But the study shows both Lougheed and his successor Don Getty are also responsible for a string of bad investments that Morton called “the dirty dozen” and cost the treasury a total $2.2 billion.


Jason Kenney will get competition from Ontario Premier Doug Ford who is also touting a business friendly atmosphere in the province.

Cole Burston/The Canadian Press

Among the money-losing decisions were giving money to NovaTel Inc. to locally manufacture cellphones, and disgraced former Edmonton Oilers owner Peter Pocklington’s meatpacking operation called Gainers and Magnesium Co. of Canada.

There is also the potential for Albertan politicians to get out-negotiated by the private sector in rolling out incentives for companies through diversification programs. Specifically, Morton said, programs to encourage more refineries to be built are a trap the province has fallen into twice.

“The incentive for the private sector is always to make money,” he said. “The incentive for politicians is always to have a trophy to hang on the wall for the next election.”
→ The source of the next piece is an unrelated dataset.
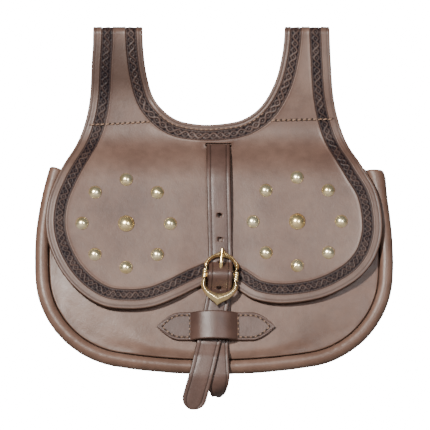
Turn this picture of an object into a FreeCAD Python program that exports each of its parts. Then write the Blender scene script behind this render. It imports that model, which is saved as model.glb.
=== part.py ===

The incentive for the private sector is always to make money. The incentive for politicians is always to have a trophy to hang on the wall for the next election

Morton said any successes the province has had in diversifying its economy have four things in common: they don’t introduce government competition to existing industries; they are viable without long-term subsidization; they are connected to a local advantage such as access to raw materials; and they use labour skills that already exist in the province.

Despite previously being a PC minister, Morton credits former NDP premier Rachel Notley’s petrochemical diversification program for clearing these four hurdles and believes it will eventually be a success, establishing a propane-to-plastics industry that previously didn’t exist in Alberta.

Both Inter Pipeline Ltd. and Pembina Pipeline Corp. have already begun building propane-to-polypropylene facilities north of Edmonton. Other incentives for facilities that would use methane to produce methanol or acrylic acid were also announced before the election began in earnest.

In the 1970s, Lougheed pursued a similar program to encourage the growth of an ethane-based petrochemical industry, which is now one of the largest manufacturing industries in the province and employs thousands of Albertans.

The petrochemical diversification program was one of Notley’s more popular economic programs and has been a success so far. Case in point, the Canadian Energy Research Institute rebranded the petrochemical conference it is hosting in June from “If you build it, they will come,” to “We’re building it. They’re here.”


Former Alberta premier Rachel Notley at a petrochemical funding announcement in March.

Ian Kucerak/Postmedia

On the campaign trail, Notley promised to supersize the petrochemical diversification program if elected and there is hope inside the energy industry and in policy circles that Kenney will keep the program alive as he signalled he would during the election campaign. At the time he told the Financial Post he didn’t want to “upset the apple cart” of petrochemical diversification.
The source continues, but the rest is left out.